William Faulkner was a pretty good southern writer, I hear. He summed the Lost Cause spirit up nicely about Gettysburg:
“It’s all now you see…. For every southern boy fourteen years old, not once but whenever he wants it, there is the instant when it’s still not yet two o’clock on that July afternoon in 1863, the brigades are in position behind the rail fence, the guns are laid and ready in the woods and the furled flags are already loosened to break out and Pickett himself … looking up the hill waiting for Longstreet to give the word and it’s all in the balance, it hasn’t happened yet, it hasn’t even begun yet, it not only hasn’t begun yet but there is still time for it not to begin against that position and … yet it’s going to begin, we all know that, we have come too far with too much at stake and that moment doesn’t need even a fourteen-year-old boy to think This time. Maybe this time.”
The Nashville-based Confederate Veteran stood tall for the Cause and blew reveille for meetings of the United Confederate Veterans (UCV) and the United Daughters of the Confederacy (UDC). It published information on reunions, reenactments, and monument raisings, and filled its columns with reminiscences from Southern enlisted men about the nation that was lost.

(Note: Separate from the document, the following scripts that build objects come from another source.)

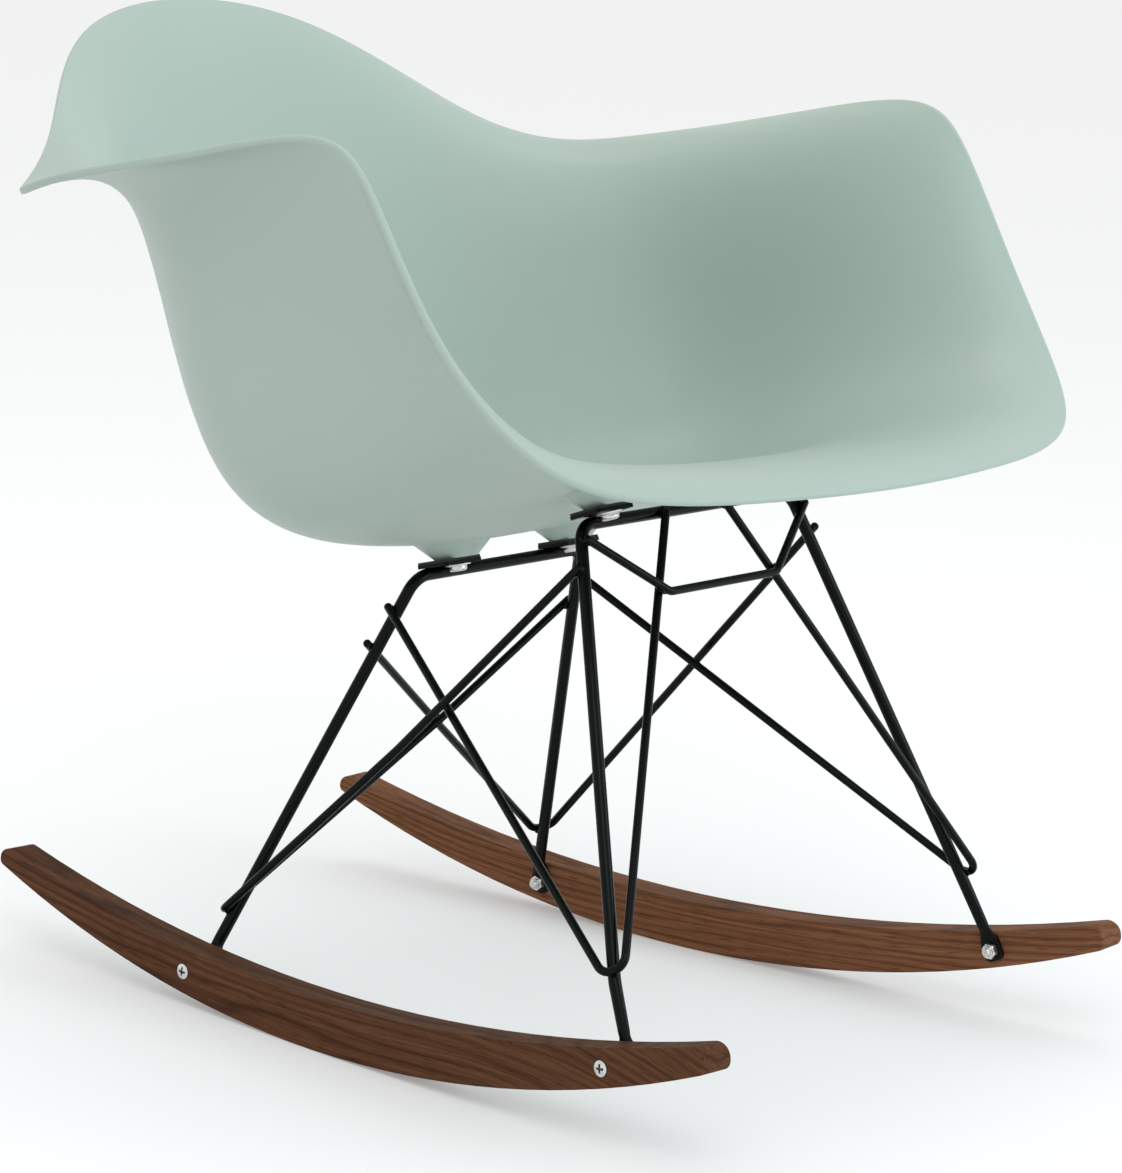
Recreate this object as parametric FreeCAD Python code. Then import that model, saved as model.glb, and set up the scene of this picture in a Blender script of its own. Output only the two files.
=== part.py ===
import FreeCAD, Part
import math
import os

# A rocking armchair: one moulded shell on a welded wire frame that is bolted to two wooden rockers.
# The sitter faces -Y, +X is the sitter's left, and the floor is Z = 0. The rockers touch it at Y = 0.
# The chair is drawn level, then turned on its rockers until its weight is over the touching line.

V = FreeCAD.Vector
SIDES = {"left": 1, "right": -1}

# Rockers: bent laminations, closer together at the back than at the front
rocker_bottom_radius = 911.0
rocker_top_radius = 1296.0
rocker_depth = 36.0
rocker_thickness = 27.0
rocker_front_reach = 328.5
rocker_rear_reach = 345.5
rocker_top_lead = 5.4
rocker_half_spacing = 218.3
rocker_toe_out = 3.9
rocker_upper_round_share = 0.55
rocker_lower_round_share = 0.34
rocker_edge_round = 1.8
rear_bolt_reach = 149.8
front_bolt_reach = 242.2

# Wires of the frame
leg_wire = 8.5
brace_wire = 5.8
weld_gap = 0.05
bar_bend = 16.0
knee_bend = 60.0
hairpin_bend = 10.5
spreader_bend = 9.0

# The seat's centre, which the bars under it and the welds on the legs are measured from
seat_centre_height = 345.0

# Rear hoop: a bar under the seat and two legs that splay down to the rockers
rear_bar_half = 89.5
rear_bar_back = 50.1
rear_bar_drop = 38.6
rear_ankle_rise = 18.0
rear_ankle_clearance = 2.0
rear_ankle_ahead = 1.5

# Front hoop: a higher and wider bar, and legs with a knee above the rockers
front_bar_half = 115.4
front_bar_back = -112.8
front_bar_rise = 21.6
front_knee_rise = 46.6
front_knee_clearance = 4.2
front_knee_behind = 22.5

# Flattened feet of both hoops
foot_thickness = 3.6
foot_width = 15.0
foot_length = 8.0
foot_taper = 12.0
foot_toe = 7.8
foot_corner = 4.5
foot_overlap = 3.0
foot_skin = 0.03

# Braces: each is one wire, bent like a hairpin round its own leg
front_hairpin_height = 83.0
rear_hairpin_height = {"left": 63.0, "right": 57.0}
rear_upper_weld_drop = 64.0
rear_lower_weld_drop = {"left": 91.0, "right": 85.0}
rear_side_bow = {"left": 0.0, "right": 11.0}
front_upper_weld_drop = 7.0
front_bar_weld_half = 32.0
brace_stub = 5.0
bar_weld_stub = 0.5

# Spreader in front of the front hoop
spreader_weld_rise = 11.0
spreader_corner_half = 59.0
spreader_corner_drop = 24.4
spreader_stub = 3.0

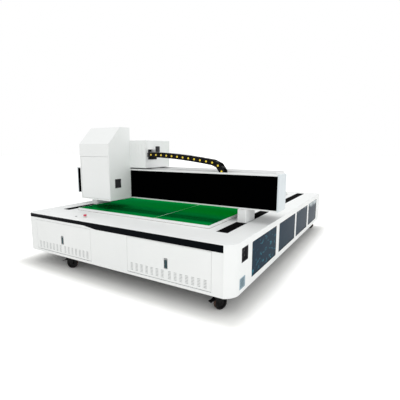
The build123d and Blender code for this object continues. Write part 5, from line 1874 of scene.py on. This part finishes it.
@dataclass
class Studio:
    """Camera at the photograph's place, pale floor, plain soft light."""

    eye: Point = (2.39095931, -4.14653434, 1.38639643)
    aim: Point = (-0.5175996, 0.84152517, -0.15468044)
    lens: float = 28.928
    sensor: float = 36.0
    shift_x: float = 0.025275
    shift_y: float = -0.000653
    ambient: float = 0.93
    floor_colour: Colour = (0.90, 0.90, 0.88)
    floor_glow: float = 0.45
    glow_from: float = 0.0
    glow_full: float = 0.26
    floor_half: float = 60.0
    footprint: tuple[float, float] = (1.4, 1.9)

    def build(self) -> None:
        """Builds camera, floor, world and lamps."""
        scene = bpy.context.scene
        scene.view_settings.view_transform = "Standard"
        self.camera(scene)
        self.world(scene)
        self.floor()
        self.lamp("lamp_front_right", (4.6, -5.0, 1.9), 2.5, 34.0, (1.0, 1.0, 1.0))
        self.lamp("lamp_right", (8.0, -0.5, 3.5), 4.0, 14.0, (0.82, 0.93, 1.0))
        self.lamp("lamp_top", (0.0, 0.5, 7.5), 6.0, 105.0, (1.0, 1.0, 1.0))

    def camera(self, scene: bpy.types.Scene) -> None:
        """Makes the camera.

        Args:
            scene: the scene that shows it.
        """
        data = bpy.data.cameras.new("photo_camera")
        data.lens = self.lens
        data.sensor_width = self.sensor
        data.shift_x = self.shift_x
        data.shift_y = self.shift_y
        data.clip_end = 300.0
        made = bpy.data.objects.new("photo_camera", data)
        made.location = self.eye
        made.rotation_mode = "QUATERNION"
        made.rotation_quaternion = Vector(self.aim).to_track_quat("-Z", "Y")
        scene.collection.objects.link(made)
        scene.camera = made

    def world(self, scene: bpy.types.Scene) -> None:
        """Makes an even pale world that shows white behind the machine and in its gloss.

        Args:
            scene: the scene that shows it.
        """
        world = bpy.data.worlds.new("pale_room")
        world.use_nodes = True
        tree = Tree(world.node_tree)
        back = world.node_tree.nodes["Background"]
        back.inputs["Color"].default_value = WHITE4
        strength = tree.maths("MAXIMUM", self.seen_rays(tree), self.ambient)
        tree.link(strength, back.inputs["Strength"])
        scene.world = world

    @staticmethod
    def seen_rays(tree: Tree) -> bpy.types.NodeSocket:
        """One for a ray from the camera, a reflection or glass, and zero for plain light.

        Args:
            tree: the tree to add to.

        Returns:
            The value socket.
        """
        path = tree.node("ShaderNodeLightPath").outputs
        both = tree.maths("MAXIMUM", path["Is Camera Ray"], path["Is Glossy Ray"])
        return tree.maths("MAXIMUM", both, path["Is Transmission Ray"])

    def floor(self) -> None:
        """Makes the floor, which shows white to the camera and keeps the machine's shadow, with painted
        shade where its glow fades out near the machine.
        """
        half = self.floor_half
        mesh = bpy.data.meshes.new("floor")
        mesh.from_pydata([(-half, -half, 0), (half, -half, 0), (half, half, 0), (-half, half, 0)], [],
                         [(0, 1, 2, 3)])
        made = bpy.data.objects.new("floor", mesh)
        bpy.context.scene.collection.objects.link(made)
        material = bpy.data.materials.new("pale_floor")
        material.use_nodes = True
        tree = Tree(material.node_tree)
        shader = material.node_tree.nodes["Principled BSDF"]
        shader.inputs["Base Color"].default_value = four(self.floor_colour)
        shader.inputs["Roughness"].default_value = 0.9
        shader.inputs["Specular IOR Level"].default_value = 0.1
        shader.inputs["Emission Color"].default_value = WHITE4
        glow = tree.maths("MULTIPLY", self.seen_rays(tree), self.away(tree))
        tree.link(glow, shader.inputs["Emission Strength"])
        mesh.materials.append(material)

    def away(self, tree: Tree) -> bpy.types.NodeSocket:
        """The floor's glow, which fades to nothing toward the machine's footprint and so paints shade round
        it on top of its real shadow.

        Args:
            tree: the tree to add to.

        Returns:
            The value socket.
        """
        place = tree.axes()
        squares = []
        for axis, half in zip("XY", self.footprint):
            beyond = tree.maths("SUBTRACT", tree.maths("ABSOLUTE", place[axis]), half)
            squares.append(tree.maths("POWER", tree.maths("MAXIMUM", beyond, 0.0), 2.0))
        far = tree.maths("SQRT", tree.maths("ADD", *squares))
        # painted shade: no glow within reach of the footprint darkens the floor round the machine, on top
        # of its real shadow
        return tree.ramp(far, self.glow_from, self.glow_full, 0.0, self.floor_glow, smooth=True)

    @staticmethod
    def lamp(name: str, at: Point, size: float, power: float, colour: Colour) -> None:
        """Hangs a soft square lamp aimed at the machine's middle.

        Args:
            name: the lamp's name.
            at: its place.
            size: its side.
            power: its power in watts.
            colour: its colour.
        """
        data = bpy.data.lights.new(name, "AREA")
        data.shape = "SQUARE"
        data.size = size
        data.energy = power
        data.color = colour
        made = bpy.data.objects.new(name, data)
        made.location = at
        aim = Vector((0.0, -0.3, 0.5)) - Vector(at)
        made.rotation_mode = "QUATERNION"
        made.rotation_quaternion = aim.to_track_quat("-Z", "Y")
        bpy.context.scene.collection.objects.link(made)


def main() -> None:
    """Builds everything in order."""
    parts: Iterable[object] = (
        Studio(), Cabinet(), Bed(), Bellows(), Controls(), Casters(), Gantry(), Chain(), Head())
    for part in parts:
        log.info("building %s", type(part).__name__)
        part.build()


if __name__ == "__main__":
    main()
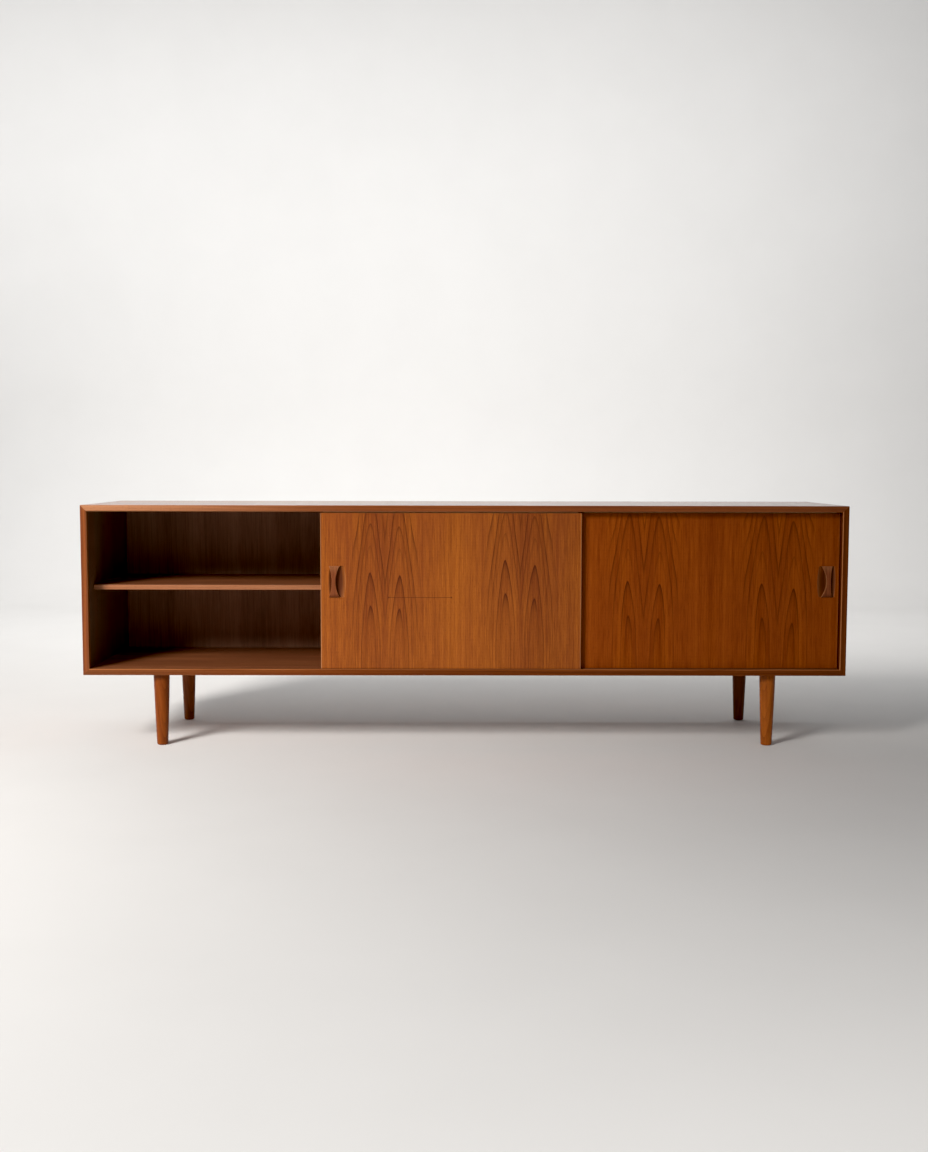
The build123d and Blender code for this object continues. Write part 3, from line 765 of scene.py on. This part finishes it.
def area_light(name, place, aim, size, power, colour, spread=180):
    data = bpy.data.lights.new(name, "AREA")
    data.shape = "RECTANGLE"
    data.size, data.size_y = size
    data.energy = power
    data.color = colour
    data.spread = math.radians(spread)
    lamp = bpy.data.objects.new(name, data)
    lamp.location = place
    lamp.rotation_euler = (Vector(aim) - Vector(place)).to_track_quat("-Z", "Y").to_euler()
    lamp.visible_camera = False
    bpy.context.scene.collection.objects.link(lamp)


def make_room():
    """A dim room all round, which shows pale past the edge of the floor."""
    world = bpy.data.worlds.new("room")
    world.use_nodes = True
    background = world.node_tree.nodes["Background"]
    background.inputs["Color"].default_value = (0.95, 0.97, 1.0, 1.0)
    rays = world.node_tree.nodes.new("ShaderNodeLightPath")
    strength = world.node_tree.nodes.new("ShaderNodeMapRange")
    strength.inputs["To Min"].default_value = ROOM_LIGHT
    strength.inputs["To Max"].default_value = ROOM_SHOWN
    world.node_tree.links.new(rays.outputs["Is Camera Ray"], strength.inputs["Value"])
    world.node_tree.links.new(strength.outputs["Result"], background.inputs["Strength"])
    bpy.context.scene.world = world


def make_light():
    """A window at the front left, light on the floor and on the backdrop, and a dim room."""
    area_light(
        "window", place=(-3.6, -4.6, 3.7), aim=(-1.57, -0.24, 0.45), size=(1.8, 2.2), power=62,
        colour=(1.0, 0.97, 0.94), spread=56,
    )
    area_light(
        "floor_light", place=(-0.4, -3.9, 3.4), aim=(-0.4, -3.7, 0.0), size=(6.0, 2.0), power=75,
        colour=(1.0, 0.98, 0.96), spread=96,
    )
    area_light(
        "backdrop_light", place=(-0.9, 1.7, 3.3), aim=(-0.7, 4.8, 1.5), size=(9.0, 1.6), power=188,
        colour=(1.0, 1.0, 1.0),
    )
    make_room()
    view = bpy.context.scene.view_settings
    view.view_transform = "Standard"
    view.use_curve_mapping = True
    view.curve_mapping.black_level = (BLACK_LEVEL, BLACK_LEVEL, BLACK_LEVEL)
    view.curve_mapping.update()


make_camera()
dress_doors()
dress_top_and_bottom()
dress_sides()
dress_shelves()
dress_legs()
dress_hardware()
make_floor()
make_light()
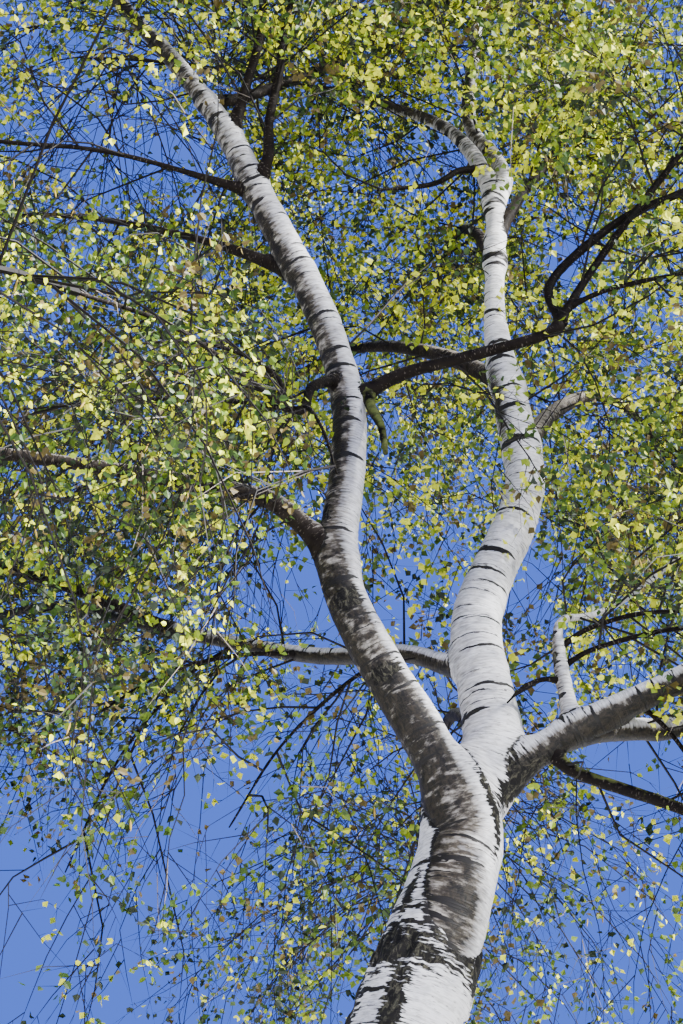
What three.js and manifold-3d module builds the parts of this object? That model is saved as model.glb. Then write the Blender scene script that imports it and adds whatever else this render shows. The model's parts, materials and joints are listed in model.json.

Arch even sponsored the memorable refrain of “Dixie” as a musical memorial to a time when he claimed there was Christian honesty in the land, and the freedom for people to be what they desired, not to be forced to comply to the desires of central power in Washington.
Uncle Pat knew him as Arch’s Southern star was rising. We can hear echoes of that in the fight about history today. In fact, the disturbances in America’s streets today are billed as riots against Sumner Cunningham’s ideas. And against my Uncle, too, when I think about it.
I don’t know what my Ohio Granddad thought about it. Communications in the family were not that good after the cause was lost.